* _What is being asked_
Copy the full set of lines exactly as given.

* _Material provided_
□ □ □ □ □ □ □
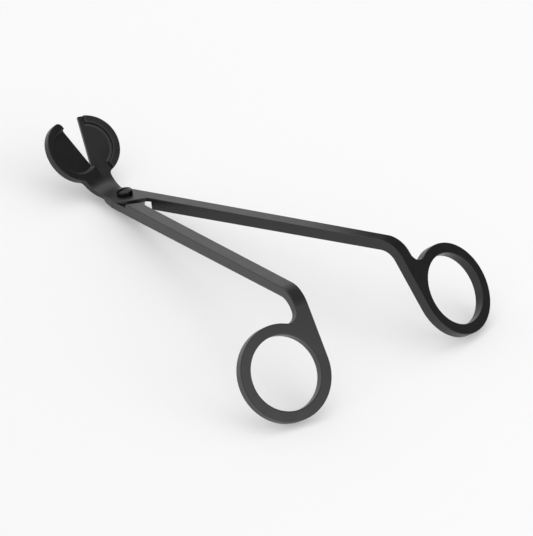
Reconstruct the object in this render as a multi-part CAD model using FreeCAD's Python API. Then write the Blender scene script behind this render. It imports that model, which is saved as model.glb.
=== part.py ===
import FreeCAD, Part
import math
import os

Vector = FreeCAD.Vector

# Wick trimmer: two crossing levers on one pivot screw. Lengths are in mm, angles in degrees.
#
# Each lever is drawn in its own frame: Z is the pivot axis, X runs from the pivot to the elbow,
# and Y runs outwards, away from the plane where the closed levers meet. The trimmer is then set
# down as it stands on a table, on both finger rings and on the underside of the lower neck.

# ---- driving dimensions ----
HALF_OPENING = 10.64       # each lever from the middle plane, at rest
STANCE_PITCH = 13.95       # how far the arms rise from the pivot to the elbow
SIDE_GAP = 0.15            # flat inner side of a lever to the middle plane, when closed

ARM_LENGTH = 119.0         # pivot axis to the corner of the elbow, at mid thickness
ARM_WIDTH = 5.1
TOP_AT_PIVOT = 2.1
BOTTOM_AT_PIVOT = -2.5
HALF_THICK_AT_ELBOW = 1.9
ELBOW_ANGLE = 61.0         # down from the arm
ELBOW_RADIUS_TOP = 9.8
ELBOW_RADIUS_BOTTOM = 6.4

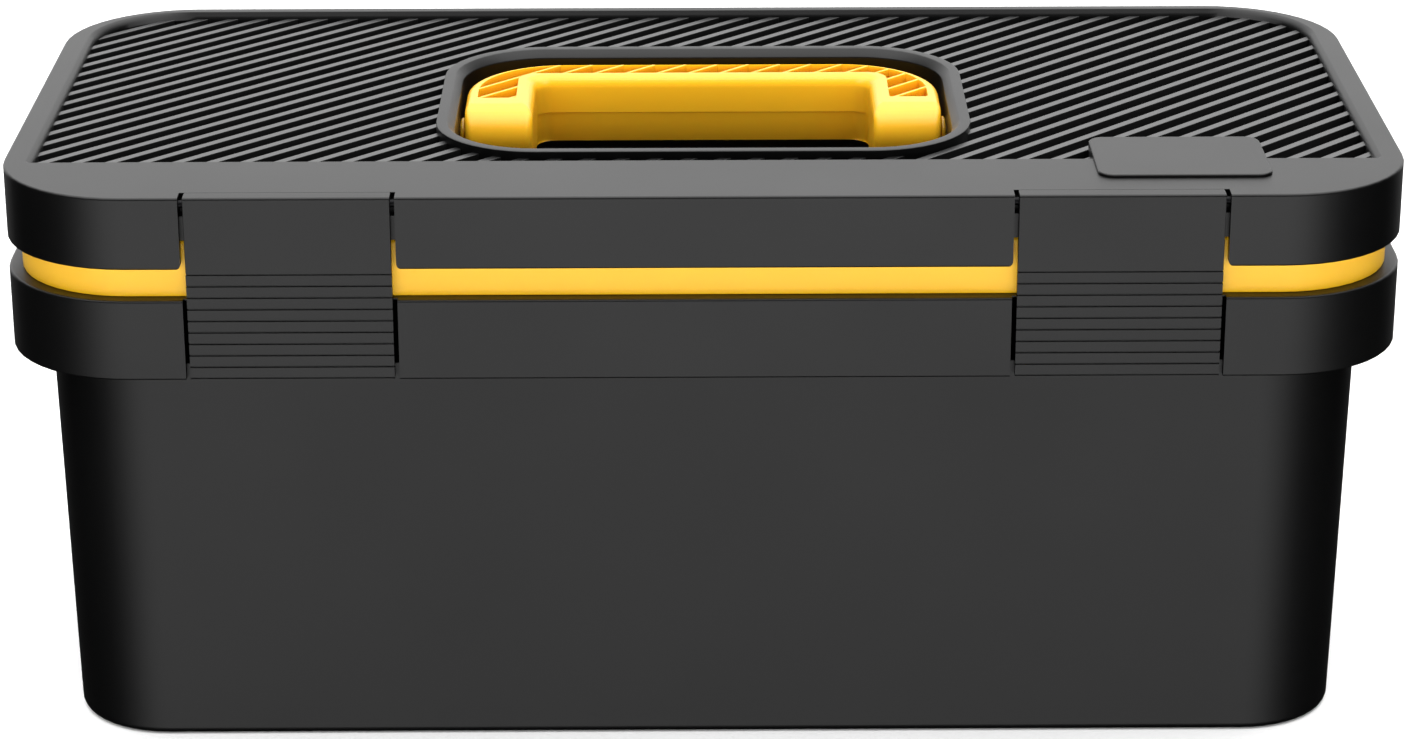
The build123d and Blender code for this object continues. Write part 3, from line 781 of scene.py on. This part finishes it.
def bay_cut(side):
    """Tool for one latch bay, seen from the front, flared at the lid's lower edge."""
    low, high = latch_sides(side)
    top, foot = LID_TOP + PAST, LID_FOOT - PAST
    corner = SLOT_CORNER
    left = arc(low - corner, LID_FOOT + corner, corner, -90, 0, 5)
    right = arc(high + corner, LID_FOOT + corner, corner, 180, 270, 5)
    face = [(low - corner, foot)] + left + [(low, top), (high, top)] + right
    face.append((high + corner, foot))
    return extruded("bay_cut", face, -LID_HALF[1] - PAST, LATCH_HIGH.y + 0.15, "Y")


def make_lid():
    lid = loft("lid", lid_rings())
    y, z = LATCH_AXIS
    sweep_r = math.hypot(LATCH_HIGH.y - y, LID_TOP - z) + RUNNING_GAP
    shelf = z - sweep_r - 0.05
    riser = y + sweep_r + 0.05
    under = LID_TOP - LID_PLATE
    cuts = [bay_cut(side) for side in SIDES]
    for side in SIDES:
        low, high = latch_sides(side)
        cuts.append(turned("sweep", y, z, [(low, sweep_r), (high, sweep_r)], 48))
        ends = sorted((side * (WELL["half_x"] - 1), side * (WELL["half_x"] + WELL_WALL + 1)))
        hole = HANDLE_PIN_R + RUNNING_GAP
        cuts.append(turned("hole", *PIVOT, [(ends[0], hole), (ends[1], hole)], 32))
    combine(lid, cuts, "DIFFERENCE")

    stop_front, stop_back = STOP_FACE
    wall = [(stop_front, BAND_TOP + 0.8), (stop_front, shelf), (riser, shelf),
            (riser, under + 0.2), (riser + 2, under + 0.2), (riser + 2, shelf - 1.8),
            (stop_back, shelf - 1.8), (stop_back, BAND_TOP + 0.8)]
    y, z = HINGE_AXIS
    arm = [(y + a, z + b) for a, b in arc(0, 0, KNUCKLE_R, 180, 360, 16)]
    arm += [(y + KNUCKLE_R, z + 8), (LID_HALF[1] - 1, LID_TOP - 5),
            (LID_HALF[1] - 1, LID_FOOT + 0.5)]
    extras = []
    for side in SIDES:
        low, high = latch_sides(side)
        extras.append(extruded("bay_wall", wall, low - 2, high + 2))
        extras.append(brick("tongue", (low + STOP_INSET, high - STOP_INSET), STOP_FACE,
                            (STOP_FOOT, BAND_TOP + 1), 0.2))
        for cheek in ((low - CHEEK, low - 0.01), (high + 0.01, high + CHEEK)):
            extras.append(brick("boss", cheek, (1 - LID_HALF[1], riser),
                                (shelf - 1.8, LID_TOP - 1), 0.2))
        extras.append(extruded("arm", arm, *hinge_spans(side)[1], bevel=0.4))
    extras.append(loft("pad", [level(pad_plan(0), FIELD_FLOOR - 0.5)]
                       + edge_rings(pad_plan, PAD_TOP - 0.5, 0.5)))
    join(lid, extras)
    smooth(lid)
    return dress(lid, LID_BLACK, "lid", "lid_plastic", "lid_shell")


def make_ribs():
    """The slanted ribs of the field, cut to its outline and to the collar."""
    block = extruded("field_block", field_edge_plan(-FIELD_SLOPE + 0.5, -0.5), FIELD_FLOOR - 1,
                     RIB_TOP + 1, "Z")
    hole = extruded("collar_hole", well_plan(COLLAR - 0.5), FIELD_FLOOR - PAST, RIB_TOP + PAST,
                    "Z")
    pad_hole = extruded("pad_hole", pad_plan(-0.5), FIELD_FLOOR - PAST, RIB_TOP + PAST, "Z")
    combine(block, [hole, pad_hole], "DIFFERENCE")
    middle_y = (FIELD["front"] + FIELD["back"]) / 2
    crossing = RIB_PHASE_X + (middle_y - FIELD["front"]) / math.tan(RIB_ANGLE)
    first = crossing - RIB_PITCH_X * round((crossing + RIB_ROW_HALF) / RIB_PITCH_X)
    count = round(2 * RIB_ROW_HALF / RIB_PITCH_X) + 1
    height = RIB_TOP - FIELD_FLOOR + 0.5
    # The ribs take the lighter, glossier copy of the lid's black: a painted sheen on their tops.
    ribs = bar_row((first, middle_y, RIB_TOP - height / 2), (RIB_PITCH_X, 0, 0), count,
                   RIB_WAY * RIB_BAR, RIB_WIDTH, height, 0.15, RIB_BLACK_PAINTED_SHEEN, block)
    ribs.name = "lid_ribs"
    smooth(ribs)
    return dress(ribs, RIB_BLACK_PAINTED_SHEEN, "lid", "lid_plastic")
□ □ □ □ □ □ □
* _Output of the exercise_
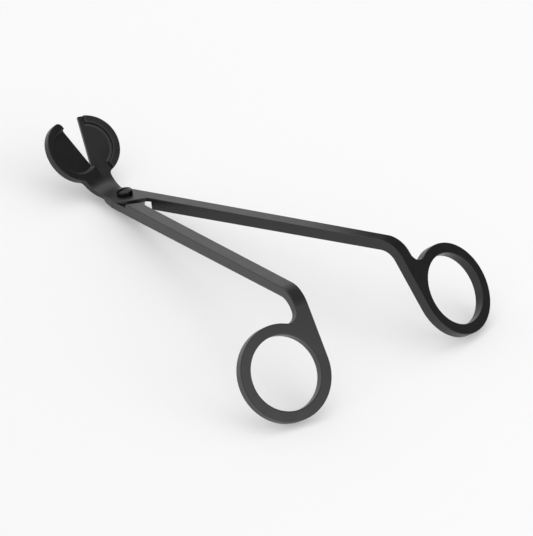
Reconstruct the object in this render as a multi-part CAD model using FreeCAD's Python API. Then write the Blender scene script behind this render. It imports that model, which is saved as model.glb.
=== part.py ===
import FreeCAD, Part
import math
import os

Vector = FreeCAD.Vector

# Wick trimmer: two crossing levers on one pivot screw. Lengths are in mm, angles in degrees.
#
# Each lever is drawn in its own frame: Z is the pivot axis, X runs from the pivot to the elbow,
# and Y runs outwards, away from the plane where the closed levers meet. The trimmer is then set
# down as it stands on a table, on both finger rings and on the underside of the lower neck.

# ---- driving dimensions ----
HALF_OPENING = 10.64       # each lever from the middle plane, at rest
STANCE_PITCH = 13.95       # how far the arms rise from the pivot to the elbow
SIDE_GAP = 0.15            # flat inner side of a lever to the middle plane, when closed

ARM_LENGTH = 119.0         # pivot axis to the corner of the elbow, at mid thickness
ARM_WIDTH = 5.1
TOP_AT_PIVOT = 2.1
BOTTOM_AT_PIVOT = -2.5
HALF_THICK_AT_ELBOW = 1.9
ELBOW_ANGLE = 61.0         # down from the arm
ELBOW_RADIUS_TOP = 9.8
ELBOW_RADIUS_BOTTOM = 6.4

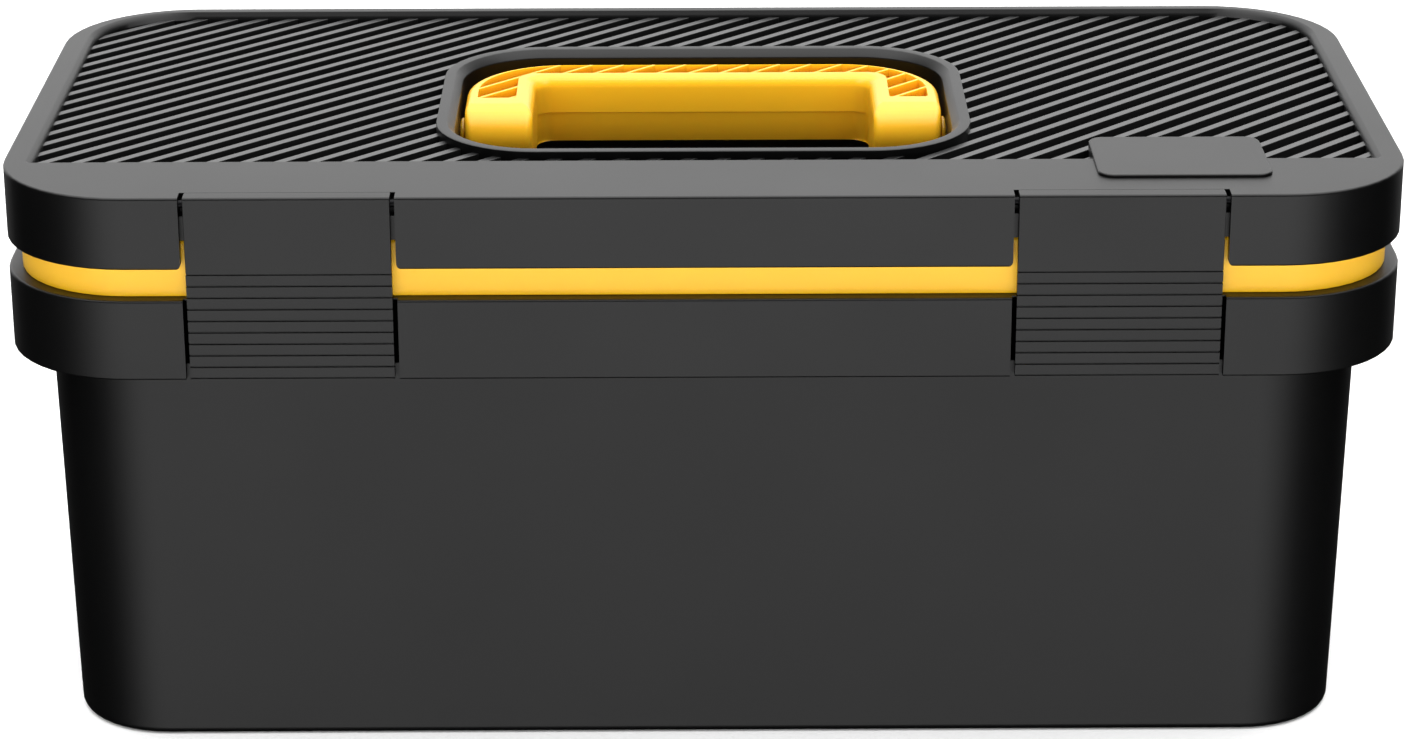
The build123d and Blender code for this object continues. Write part 3, from line 781 of scene.py on. This part finishes it.
def bay_cut(side):
    """Tool for one latch bay, seen from the front, flared at the lid's lower edge."""
    low, high = latch_sides(side)
    top, foot = LID_TOP + PAST, LID_FOOT - PAST
    corner = SLOT_CORNER
    left = arc(low - corner, LID_FOOT + corner, corner, -90, 0, 5)
    right = arc(high + corner, LID_FOOT + corner, corner, 180, 270, 5)
    face = [(low - corner, foot)] + left + [(low, top), (high, top)] + right
    face.append((high + corner, foot))
    return extruded("bay_cut", face, -LID_HALF[1] - PAST, LATCH_HIGH.y + 0.15, "Y")


def make_lid():
    lid = loft("lid", lid_rings())
    y, z = LATCH_AXIS
    sweep_r = math.hypot(LATCH_HIGH.y - y, LID_TOP - z) + RUNNING_GAP
    shelf = z - sweep_r - 0.05
    riser = y + sweep_r + 0.05
    under = LID_TOP - LID_PLATE
    cuts = [bay_cut(side) for side in SIDES]
    for side in SIDES:
        low, high = latch_sides(side)
        cuts.append(turned("sweep", y, z, [(low, sweep_r), (high, sweep_r)], 48))
        ends = sorted((side * (WELL["half_x"] - 1), side * (WELL["half_x"] + WELL_WALL + 1)))
        hole = HANDLE_PIN_R + RUNNING_GAP
        cuts.append(turned("hole", *PIVOT, [(ends[0], hole), (ends[1], hole)], 32))
    combine(lid, cuts, "DIFFERENCE")

    stop_front, stop_back = STOP_FACE
    wall = [(stop_front, BAND_TOP + 0.8), (stop_front, shelf), (riser, shelf),
            (riser, under + 0.2), (riser + 2, under + 0.2), (riser + 2, shelf - 1.8),
            (stop_back, shelf - 1.8), (stop_back, BAND_TOP + 0.8)]
    y, z = HINGE_AXIS
    arm = [(y + a, z + b) for a, b in arc(0, 0, KNUCKLE_R, 180, 360, 16)]
    arm += [(y + KNUCKLE_R, z + 8), (LID_HALF[1] - 1, LID_TOP - 5),
            (LID_HALF[1] - 1, LID_FOOT + 0.5)]
    extras = []
    for side in SIDES:
        low, high = latch_sides(side)
        extras.append(extruded("bay_wall", wall, low - 2, high + 2))
        extras.append(brick("tongue", (low + STOP_INSET, high - STOP_INSET), STOP_FACE,
                            (STOP_FOOT, BAND_TOP + 1), 0.2))
        for cheek in ((low - CHEEK, low - 0.01), (high + 0.01, high + CHEEK)):
            extras.append(brick("boss", cheek, (1 - LID_HALF[1], riser),
                                (shelf - 1.8, LID_TOP - 1), 0.2))
        extras.append(extruded("arm", arm, *hinge_spans(side)[1], bevel=0.4))
    extras.append(loft("pad", [level(pad_plan(0), FIELD_FLOOR - 0.5)]
                       + edge_rings(pad_plan, PAD_TOP - 0.5, 0.5)))
    join(lid, extras)
    smooth(lid)
    return dress(lid, LID_BLACK, "lid", "lid_plastic", "lid_shell")


def make_ribs():
    """The slanted ribs of the field, cut to its outline and to the collar."""
    block = extruded("field_block", field_edge_plan(-FIELD_SLOPE + 0.5, -0.5), FIELD_FLOOR - 1,
                     RIB_TOP + 1, "Z")
    hole = extruded("collar_hole", well_plan(COLLAR - 0.5), FIELD_FLOOR - PAST, RIB_TOP + PAST,
                    "Z")
    pad_hole = extruded("pad_hole", pad_plan(-0.5), FIELD_FLOOR - PAST, RIB_TOP + PAST, "Z")
    combine(block, [hole, pad_hole], "DIFFERENCE")
    middle_y = (FIELD["front"] + FIELD["back"]) / 2
    crossing = RIB_PHASE_X + (middle_y - FIELD["front"]) / math.tan(RIB_ANGLE)
    first = crossing - RIB_PITCH_X * round((crossing + RIB_ROW_HALF) / RIB_PITCH_X)
    count = round(2 * RIB_ROW_HALF / RIB_PITCH_X) + 1
    height = RIB_TOP - FIELD_FLOOR + 0.5
    # The ribs take the lighter, glossier copy of the lid's black: a painted sheen on their tops.
    ribs = bar_row((first, middle_y, RIB_TOP - height / 2), (RIB_PITCH_X, 0, 0), count,
                   RIB_WAY * RIB_BAR, RIB_WIDTH, height, 0.15, RIB_BLACK_PAINTED_SHEEN, block)
    ribs.name = "lid_ribs"
    smooth(ribs)
    return dress(ribs, RIB_BLACK_PAINTED_SHEEN, "lid", "lid_plastic")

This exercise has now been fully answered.